Increase our faith!”
After just that one verse about faith
telling the disciples they only need faith as small as a mustard seed, Jesus changes
the subject to being a servant. Jesus is reminding the disciples, and us, that faith
does not spread like mustard weed if we think we've got all the strategies down
just right, or if we think we control the mission and act like we do. The
mission is God's, not ours. We get to help, even as we've been helped by God’s
grace. But, we must remember, we go and
serve at the bidding of Jesus, like a family servant, not because we feel
like it or because we want to make our own ministries bigger. God is in charge,
not us.
Last year on NPRs “All Things Considered,” there was a story of a United Methodist
pastor who decided she was an atheist. The situation was scary and awkward for
her. Who could she tell? What would she
do now to earn her living? Lacking
someone to confide in, she secretly confessed to her iPhone, “Sometimes I think to myself: If I could just
go back a few years and not ask the questions and just be one of the sheep and
blindly follow and not know the truth, it would be so much easier. I’d just keep my job. But I can’t do that. I
know it’s a lie. I know it’s false.” Eventually she left the ministry.
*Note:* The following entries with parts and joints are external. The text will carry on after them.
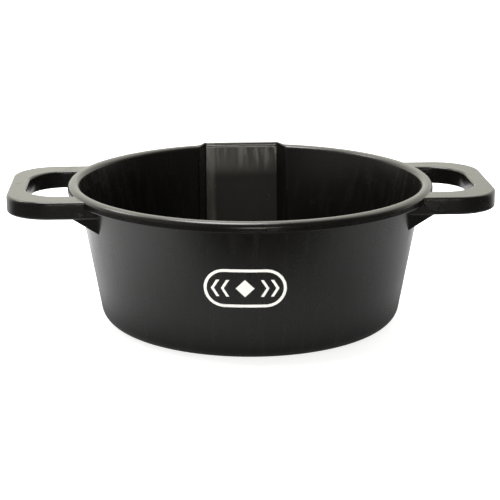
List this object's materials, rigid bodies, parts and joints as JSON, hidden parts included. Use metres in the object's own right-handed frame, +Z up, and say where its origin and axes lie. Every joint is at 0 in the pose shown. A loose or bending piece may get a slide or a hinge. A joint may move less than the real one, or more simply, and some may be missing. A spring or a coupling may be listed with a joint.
{
  "type": "round utility tub with loop handles",
  "caption": "Deep round tapered tub with a rolled rim, a loop handle on each side braced by gussets, and a flat-backed pouch in the rear wall.",
  "frame": {"origin": "centre of the flat base, on the surface the tub stands on, on the axis of the round wall", "axes": "+X towards the right-hand handle seen from the front, +Y towards the flat-backed pouch at the rear, +Z up"},
  "size_m": [0.552, 0.4245, 0.163],
  "materials": {
    "black_moulding": "satin black moulded polyethylene with fine scuffs",
    "white_print": "flat white screen print"
  },
  "bodies": {
    "root": {"basin_floor": "black_moulding", "basin_heel": "black_moulding", "basin_wall": "black_moulding", "rolled_rim": "black_moulding", "back_panel": "black_moulding", "left_cheek": "black_moulding", "right_cheek": "black_moulding", "pouch_heel": "black_moulding", "pouch_floor": "black_moulding", "left_grip": "black_moulding", "left_front_arm": "black_moulding", "left_rear_arm": "black_moulding", "right_grip": "black_moulding", "right_front_arm": "black_moulding", "right_rear_arm": "black_moulding", "left_front_gusset": "black_moulding", "left_rear_gusset": "black_moulding", "right_front_gusset": "black_moulding", "right_rear_gusset": "black_moulding", "front_emblem": "white_print"}
  },
  "joints": []
}
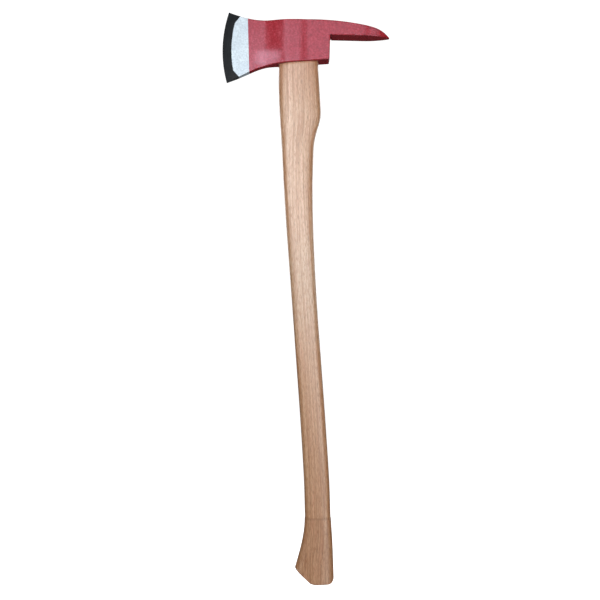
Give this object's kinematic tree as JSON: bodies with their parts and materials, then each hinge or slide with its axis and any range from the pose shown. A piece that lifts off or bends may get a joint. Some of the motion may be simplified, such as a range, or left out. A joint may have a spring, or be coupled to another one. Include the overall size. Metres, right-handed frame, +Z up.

I believe doubts are a part of our faith.
As the father of the child Jesus cured of demons said, “I believe. Help thou my unbelief.” (Mark 9:24) As John Wesley
said, “When I was young I was sure of
everything; in a few years, having been mistaken a thousand times, I was not
half so sure of most things as I was before; at present, I am hardly sure of
anything but what God has revealed to me”
The problem I think is with our current
cultural understanding of faith. The printing press provided the technological
change that led to the Protestant Reformation. For the next 500 years,
Christians became very focused on “the word.” But then we took it to extreme and identified
faith with particular beliefs. This focus on beliefs led to divisiveness.
Various humans, presuming to speak for God, came up with vastly different
interpretations of the same verse which they vehemently held to. Today, there
are over 39,000 different Protestant denominations. Martin Luther’s injunction,
“sola scriptura,” led to the doctrine
of Bible inerrancy. But inerrancy to what canon? There are 293 different translations of the
Bible on sale on Amazon. Which one are
you going to be inerrant with?
That wasn’t the definition of faith in Jesus’
day.
For
Jesus, faith was a question of commitment, commitment to a relationship with
the great, “I am.” Humans couldn’t
name God! There are hundreds of images
of God in the Bible, all valid, all incomplete. The immensity of God can not be
reduced to words. Faith is a sense of awe and wonder at the immensity and power
of the creator of the universe and, at the same time, a sense of intimacy with
the one who knows your every thought and feeling and provides care with
steadfast love. The essential component is trust, trust in the grace of God. As
Emmanuel CĂ©lestin Suhard said so beautifully, "To be a witness does not consist in engaging in propaganda or even in
stirring people up, but in being a living mystery; it means to live in such a
way that one's life would not make sense if God did not exist."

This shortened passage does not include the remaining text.